Только при внимательном взгляде становилась заметна расслабленная линия рта и тусклое, пустое выражение глаз, которые быстро перебегали с предмета на предмет. И ни разу, заметил Зиганшин, Климчук не встретился с ним взглядом. В руках, тоже красивых, благородной лепки, он комкал краешек своей толстовки. Видимо, тут разрешалось ходить в своей одежде.
Зиганшин попытался представить, как сложилась бы жизнь этого человека, если бы не болезнь. Если бы он не пошел с классом в злополучный поход, или ребята сделали бы привал на другой полянке. Или родители заставили бы его обуться в резиновые сапоги. Или клещ прицепился бы к пробегавшему мимо зайцу.
Но случилось то, что случилось – одна маленькая неосторожность разрушила жизнь целой семьи.
Пока Зиганшин сетовал, что нельзя повернуть время вспять, Макс заговорил с Климчуком в очень мягком, каком-то обволакивающем тоне, которого Зиганишин никогда раньше у друга не слышал.
– Валя, да, – сказал Климчук отрывисто, – Валя – Валентина.
– Вы писали эти записки, Саша?
– Да, писал.
– Зачем?
– Она жива. Пионерка жива.
– Хорошо, Саша. А вы понимаете, почему вы здесь находитесь?
Климчук занервничал еще сильнее. Он резко растянул подол своей толстовки, потом отпустил его, сжал руки в кулаки, нахмурился, вскочил со стула, сел, снова вскочил.
– Сядьте, пожалуйста, Саша.
Климчук повиновался.
– Я тут, потому что убил человека, – пробормотал он, – но это неправда. Не было такого. Все говорят, что я. Они не знают. А я знаю.
– Вы что-нибудь помните о том вечере, когда была убита Пестрякова? – не выдержал Зиганшин и осекся, поймав укоризненный взгляд Макса. Действительно, нашел кого спрашивать! Бедняга едва помнит, кто он такой и что давали на завтрак…
Вдруг Климчук выпрямился и посмотрел Зиганшину прямо в лицо.
– Я не душегуб, – сказал он, – не душегуб.
Зиганшин выдержал его взгляд с большим трудом.
– Я вам верю, Саша, – произнес он неожиданно для самого себя.
* * *
Георгий смотрел на большую белую акулу, медленно проплывающую над его головой. Свет имитировал блики солнца на волнах, как они смотрелись бы из-под воды, рыбы бодро двигались по своим рыбьим делам, а он скучал.
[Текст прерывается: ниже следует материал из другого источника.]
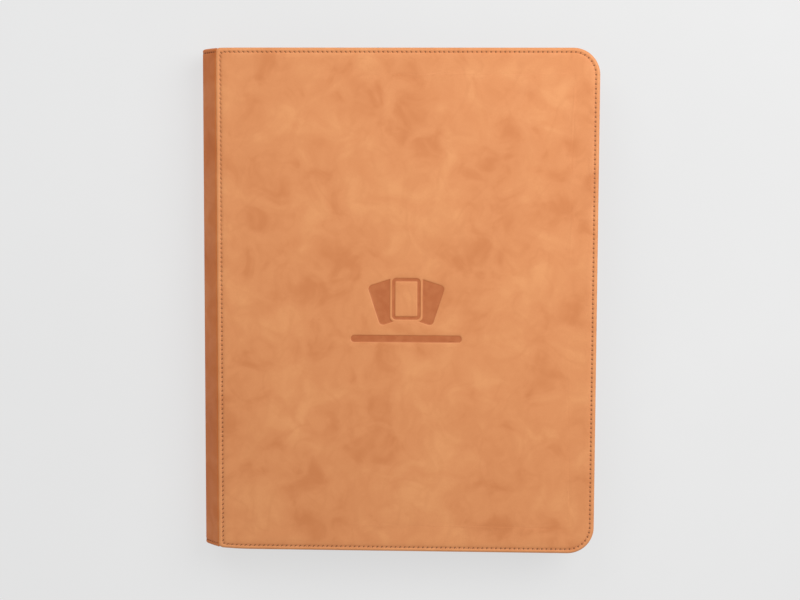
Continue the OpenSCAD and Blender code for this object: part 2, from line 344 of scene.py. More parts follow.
def smooth_by_angle(piece, degrees):
    """Smooth shading over edges blunter than this angle."""
    def change(bm):
        for edge in bm.edges:
            edge.smooth = len(edge.link_faces) == 2 and edge.calc_face_angle(0) < math.radians(degrees)
    edit_mesh(piece, change)
    return piece


def smoothstep(low, high, value):
    t = np.clip((value - low) / (high - low), 0, 1)
    return t * t * (3 - 2 * t)


def bump_at(value, centre, width):
    """1 at the centre, falling off like a bell of this width."""
    return np.exp(-((value - centre) / width) ** 2)


def waves(x, y, size, count, seed):
    """A gentle random swell from -1 to 1 whose waves are about this long."""
    random = np.random.RandomState(seed)
    total = np.zeros(np.shape(x))
    for _ in range(count):
        angle, phase = random.uniform(0, 2 * math.pi, 2)
        turn = 2 * math.pi / (size * random.uniform(0.7, 1.6))
        total += np.sin(turn * (x * math.cos(angle) + y * math.sin(angle)) + phase)
    return total / count


# ---- A cover's outline ----

def stretch_lengths(inset):
    """Lengths of the outline's stretches: bottom, corner, fore-edge, corner, top and crease."""
    arc = (CORNER_R - inset) * math.pi / 2
    level = FORE_X - CORNER_R - CREASE_X - inset
    return np.array([level, arc, 2 * (HALF_H - CORNER_R), arc, level, 2 * (HALF_H - inset)])


def outline(where, inset, ease=True):
    """Points on the outline moved inwards by inset. where counts stretches gone by."""
    k = np.clip(where.astype(int), 0, 5)
    f = where - k
    r, end, left = CORNER_R - inset, HALF_H - inset, CREASE_X + inset
    cx, cy = FORE_X - CORNER_R, HALF_H - CORNER_R
    angle = np.where(k == 1, f - 1, f) * math.pi / 2
    arc_x, arc_y = cx + r * np.cos(angle), r * np.sin(angle)
    on = [k == n for n in range(5)]
    x = np.select(on, [left + f * (cx - left), arc_x, FORE_X - inset, arc_x, cx + f * (left - cx)], left)
    y = np.select(on, [-end, arc_y - cy, (2 * f - 1) * cy, arc_y + cy, end], end - 2 * f * end)
    if ease:
        near_x, near_y = 1 - (x - left) / SQUARE_ROUND, 1 - (end - np.abs(y)) / SQUARE_ROUND
        corner = np.clip(near_x, 0, 1) * np.clip(near_y, 0, 1)
        x, y = x + SQUARE_PULL * corner, y - np.sign(y) * SQUARE_PULL * corner
        near = np.clip(1 - (x - CREASE_X) / EASE_LENGTH, 0, 1) ** 2
        outer = smoothstep(HALF_H - EASE_DEPTH, HALF_H - EDGE_ROLL, np.abs(y))
        y = y + near * outer * np.where(y < 0, EASE_BOTTOM, -EASE_TOP)
    return np.stack([x, y], 1)


def outward(where):
    """Outward normals at places round the outline."""
    k = np.clip(where.astype(int), 0, 5)
    f = where - k
    angle = np.select([k == n for n in range(5)], [-1, f - 1, 0, f, 1], 2) * math.pi / 2
    return np.stack([np.cos(angle), np.sin(angle)], 1)


def stitch_places(per_stitch):
    """Places round the stitch line, afresh from the crease, and how far into its stitch each is."""
    run = np.concatenate([[0], np.cumsum(stretch_lengths(STITCH_INSET))])
    found = []
    for first, last in ((0, 5), (5, 6)):
        length = run[last] - run[first]
        count = per_stitch * round(length / STITCH_PITCH)
        found.append(np.interp(run[first] + np.arange(count) * length / count, run, np.arange(7)))
    where = np.concatenate(found)
    return where, np.arange(len(where)) % per_stitch / per_stitch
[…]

Жаль было белую акулу, что она вместо бескрайней воды и затонувших кораблей видит респектабельных граждан, и немножко стыдно за человечество, которое заключает опасное существо в клетку и трусливо глазеет, пытаясь разбудить в себе древние природные инстинкты.
Аня внимательно читала таблички возле аквариумов, а Георгий смотрел на нее. Джинсы и клетчатая рубашка шли ей не меньше вечернего платья, и распущенные волосы делали ее совсем юной и такой хорошенькой, и Георгий расстроился, что выглядит облезлым кавалером, но поймал свое отражение в аквариуме с какими-то усатыми страшными рыбами и успокоился – да ладно, вполне импозантный вид.